“Do not
punish our schoolchildren for the obstructionism of the U.F.T.,”
These
were the words of New York Mayor Michael Bloomberg, referring to Governor
Cuomo’s decision to cut hundreds of millions of dollars of funding to New York
schools because the city and its teachers union, United Federation of Teachers (UFT), failed to come to an agreement on teacher evaluations by
the arbitrary January 17 deadline imposed by the governor.
Bloomberg
is insinuating, of course, that the teachers (or their union) have caused
schools to be penalized and, consequently, for children to be harmed, but it
was the governor who imposed the arbitrary deadline and who holds the purse
strings. It is Cuomo who is holding the students hostage until their teachers and
their bosses come to an agreement. And it is their bosses in the Department of Education
and Mayor Bloomberg himself who have made unreasonable demands on teachers and
risked failing to meet the governor’s deadline by doing so.
There is
an uglier story here, one that is being replayed across the country. New York
state has been trying (and succeeding) in imposing changes to teacher
evaluations so that they are based on student test scores and the UFT, like
many unions (including UTLA in Los Angeles and CTU in Chicago) has been willing
to accept it, even though student test scores are an unreliable measure of
teaching ability (see
here
and here) that can result in good teachers receiving bad evaluations
and bad ones slipping through the cracks. The sticking point between UFT and
Mayor Bloomberg was Bloomberg’s refusal to let the deal expire at the end of
2015, even though most other state school districts had only 1-year deals (see Labor Notes).
Bottom
line:
- UFT is sabotaging kids by accepting any level of student test scores in their evaluations
- Bloomberg is sabotaging them by making absurd demands on the teachers that are well beyond the already absurd demands being place on them by other New York districts
- Cuomo is not only holding the schools hostage until the teachers buckle, but he is also shredding the teachers’ contract and undermining their right and their ability to collectively bargain with their employer, which happens to be the city of New York, not the state of New York
You're absolutely right, of course.

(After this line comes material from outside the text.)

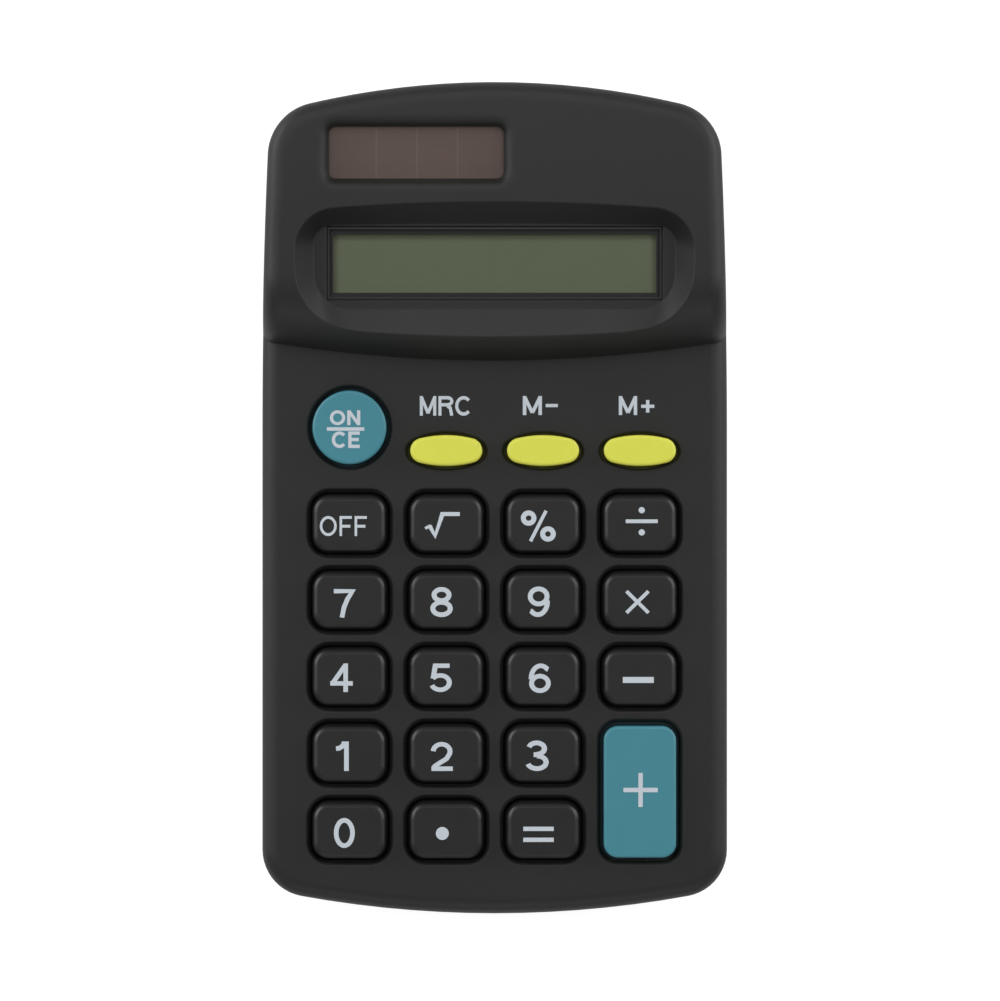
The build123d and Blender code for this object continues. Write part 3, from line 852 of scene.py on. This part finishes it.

The funny thing is, our UFT leaders are now trying to tell us that what Cuomo is doing is a form of "binding arbitration" so we, the UFT members who are up in arms about this, should just shut-up.
ReplyDeleteI have not ever known management, which is what the governor is, to act as a binding, independent arbitrator. Have you?
I think what the UFT leadership means is that it is legally binding because it is now state law and that they are unwilling to risk any jail time or fines or legal fees on civil disobedience or direct action, which is the only way the teachers can win this battle.